Valor econômico, v. 21, n. 5193, 23/02/2021. Política, p. A10

 

Moraes defende responsabilizar redes sociais por ‘fake news’

Carolina Freitas

23/02/2021

 

 

Ministro do STF afirma que enfraquecimento de partidos favorece personalidades com discurso fascista

O ministro do Supremo Tribunal Federal (STF) Alexandre de Moraes defendeu ontem que empresas que detêm plataformas de redes sociais sejam caracterizadas perante a lei não como companhias de tecnologia, mas como empresas de mídia - a exemplo de jornais, revistas e emissoras de televisão e rádio. Para Moraes, a medida permite que se aplique a legislação ao conteúdo propagado pelas redes sociais e “reequilibra” a responsabilidade na difusão de informações. Hoje, disse o ministro, as plataformas “lavam as mãos sobre a terra de ninguém que elas proporcionam” na internet.

“As plataformas não podem mais ser consideradas apenas como empresas de tecnologia, mas sim como empresas de mídia, com as mesmas responsabilidades das demais - nem mais nem menos”, afirmou Moraes durante palestra em evento on-line sobre desinformação promovido pela Fundação Getulio Vargas (FGV). “Eu pergunto: se um jornal tradicional todos os dias ficar divulgando incentivo à ditadura, à tortura, ele não sera responsabilizado? Por que nas redes sociais isso não ocorre?”

Alexandre de Moraes é o relator do inquérito das “fake news” no STF e foi o autor do pedido de prisão do deputado federal Daniel Silveira (PSL-RJ) na semana passada. A ordem de Moraes foi referendada pelo plenário do Supremo e pela Câmara dos Deputados. Silveira segue preso, acusado de atentar contra as instituições democráticas e contra a Lei de Segurança Nacional.

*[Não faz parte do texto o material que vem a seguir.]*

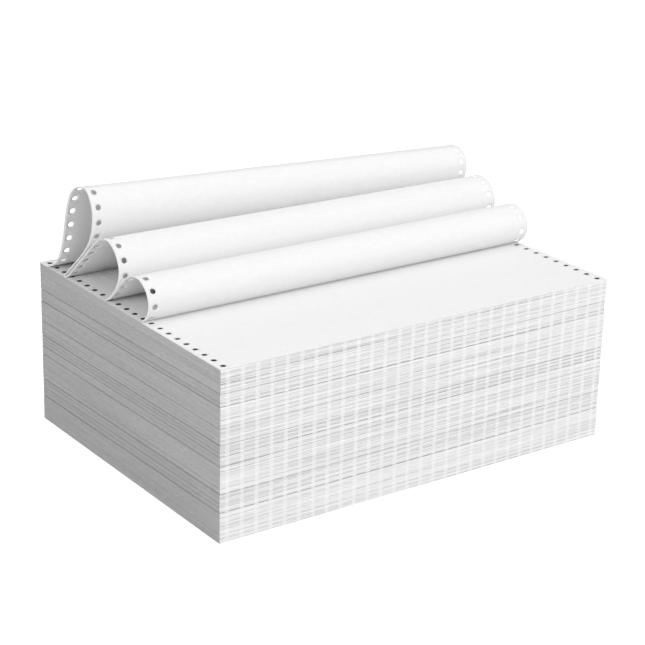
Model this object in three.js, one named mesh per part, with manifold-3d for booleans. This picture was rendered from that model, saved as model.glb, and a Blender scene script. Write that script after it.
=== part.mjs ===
// Fanfold form paper: a squared-up stack of wide continuous paper whose top sheets stand in three loops.
// The paper is one unbroken web, so the stack and its loops are one solid. Units are millimetres, +Z is up,
// and the origin is the centre of the footprint, on the surface that the stack rests on.
// X runs along the folds, -Y is the folded face that shows and +Y is the folded face behind it.
import * as THREE from "three";
import { mergeVertices } from "three/addons/utils/BufferGeometryUtils.js";
import Module from "manifold-3d";

// Stack
const leafWidth = 377.8;
const leafDepth = 279.4;
const stackHeight = 140.3;
const webThickness = 0.5;

// Feed holes down both margins
const holePitch = 12.7;
const holeInset = 6;
const holeDiameter = 4.6;
const holeSides = 8;

// Folded faces: rounded bundles of folds, parted by wider gaps where the paper was set down in lots
const bundleHeight = 3.6;
const bundleRecess = 0.9;
const gapRecess = 1.9;
const lotStagger = 0.35;
const gapHeights = [25, 40.5, 63, 70.5, 80, 93, 110.5, 121];
const gapFallToRear = 4;
const gapWidth = 0.45;
const gapSideDepth = 0.6;

// Loops of the top web, front to rear. Each one leaves the stack at its front foot, leans forward to its
// bulge, rises to its crest and runs down to its back foot. Heights are above the stack, a lean is the angle
// in degrees above the stack at a foot, and a pull is the length of a curve handle.
const frontFeet = [-25.2, 31.1, 99];
const frontLeans = [30, 32, 43];
const frontPulls = [8.7, 20.3, 38.4];
const bulgePlaces = [-37.2, 7.5, 48.5];
const bulgeHeights = [17.5, 31.6, 64.7];
const bulgePullsDown = [7.6, 10.4, 27.8];
const bulgePullsUp = [10.5, 5.6, 12.6];
const crestPlaces = [-20.5, 27.4, 60.8];
const crestHeights = [34.3, 51.3, 84.2];
const crestPullsForward = [5, 13.2, 3];
const crestPullsBack = [23, 15.1, 48.7];
const backFeet = [31, 95.2, 127.1];
const backLeans = [20, 40, 15];
const backPulls = [16.2, 56, 47];
const rightHeightShares = [0.95, 0.9, 0.77];   // the loops fall away to the right, the rear one most
const loopSteps = 14;

const frontEdge = -leafDepth / 2;
const rearEdge = leafDepth / 2;
const floorHeight = stackHeight - webThickness;
const holeX = leafWidth / 2 - holeInset;
const lastLoop = frontFeet.length - 1;

const wasm = await Module();
wasm.setup();

function toSolid(geometry) {
  geometry.deleteAttribute("normal");
  geometry.deleteAttribute("uv");
  const merged = mergeVertices(geometry, 1e-4);
  return new wasm.Manifold(new wasm.Mesh({
    numProp: 3,
    vertProperties: new Float32Array(merged.attributes.position.array),
    triVerts: new Uint32Array(merged.index.array),
  }));
}

// A section drawn as (y, z) and run along X, centred on the stack
function alongFolds(section, length) {
  const geometry = new THREE.ExtrudeGeometry(section, { depth: length, bevelEnabled: false });
  const yAxis = new THREE.Vector3(0, 1, 0);
  const zAxis = new THREE.Vector3(0, 0, 1);
  const xAxis = new THREE.Vector3(1, 0, 0);
  geometry.applyMatrix4(new THREE.Matrix4().makeBasis(yAxis, zAxis, xAxis));
  geometry.translate(-length / 2, 0, 0);
  return geometry;
}

// Distance of a folded face behind its outermost folds, as [recess, height] from the bottom up
function foldedFace(gapDrop) {
  const levels = [0, ...gapHeights.map((height) => height - gapDrop), floorHeight];
  const roundness = [[0.2, 0.3], [0.5, 0], [0.8, 0.3]];
  const face = [[0, 0]];
  for (let lot = 0; lot < levels.length - 1; lot++) {
    const bottom = levels[lot];
    const top = levels[lot + 1];
    const bundles = Math.max(1, Math.round((top - bottom) / bundleHeight));
    const step = (top - bottom) / bundles;
    const stagger = lot % 3 === 1 ? lotStagger : 0;
    for (let i = 0; i < bundles; i++) {
      for (const [share, depth] of roundness) {
        face.push([stagger + depth * bundleRecess, bottom + (i + share) * step]);
      }
      const lastOfLot = i === bundles - 1;
      const valley = lastOfLot ? gapRecess : stagger + bundleRecess;
      const isTop = lastOfLot && lot === levels.length - 2;
      face.push([isTop ? 0 : valley, bottom + (i + 1) * step]);
    }
  }
  return face;
}

function makeStack() {
  const section = new THREE.Shape();
  const front = foldedFace(0).map(([recess, height]) => new THREE.Vector2(frontEdge + recess, height));
  const rear = foldedFace(gapFallToRear).map(([recess, height]) => new THREE.Vector2(rearEdge - recess, height));
  section.setFromPoints([...rear, ...front.reverse()]);
  return toSolid(alongFolds(section, leafWidth));
}

// The gaps between lots show on the cut sides as thin grooves, which fall a little to the rear
function cutSideGaps(solid) {
  for (const height of gapHeights) {
    const length = Math.hypot(leafDepth, gapFallToRear);
    for (const side of [-1, 1]) {
      const groove = new THREE.BoxGeometry(2 * gapSideDepth, length, gapWidth);
      groove.rotateX(-Math.atan2(gapFallToRear, leafDepth));
      groove.translate(side * leafWidth / 2, 0, height - gapFallToRear / 2);
      solid = solid.subtract(toSolid(groove));
    }
  }
  return solid;
}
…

Na palestra, o ministro classificou a prisão de Silveira como “um marco no combate ao extremismo antidemocrático”, por parte do STF e da Câmara.

Moraes, que presidirá o Tribunal Superior Eleitoral (TSE) durante as próximas eleições presidenciais, afirmou que 2022 trará desafios no combate às “fake news”. “Temos um desafio muito grande para ano que vem, para evitar que milícias tentem desacreditar o Estado Democrático de Direito e influenciem nas eleições”, disse. “Só precisamos aplicar a essa terra de ninguém as mesmas regras que existem fora das redes sociais: liberdade com responsabilidade.”

Para o ministro, a situação atual é de “guerrilha contra a democracia e o Estado de Direito”. Moraes afirmou que as investigações que conduz mostram que as “fake news” no Brasil contam com uma estrutura sofisticada de produção e financiamento. “As milícias digitais que atuam nas redes sociais de amadores não têm nada”, disse.

O magistrado associou o enfraquecimento dos partidos políticos no Brasil à ascensão de lideranças com discurso fascista e populista. “Precisaríamos de uma reforma política que desse fortalecimento ao partido político, para que ele expurgasse da possibilidade de alçar voo político quem usa a liberdade de expressão para práticas criminosas”, afirmou Moraes. “Se não fortalecermos a política, a democracia de partidos, vamos permitir que esses franco-atiradores existam, ignorando as regras da democracia e dos partidos políticos.”

Moraes citou o exemplo dos Estados Unidos, onde o enfraquecimento do Partido Republicano levou o grupo a filiar e servir de plataforma ao ex-presidente Donald Trump. Para o ministro, partidos fortes funcionam como um “filtro contra o populismo”. “Com o enfraquecimento dos partidos, as personalidades valem mais que os partidos. Os partidos não conseguem afastar personalidades com discursos fascistas, de ódio. Isso incentiva as pessoas a quererem aparecer com discurso de ódio, ficarem famosas nas redes e depois se filiarem a um partido para ganhar mandato. Isso acaba corroendo o partido.”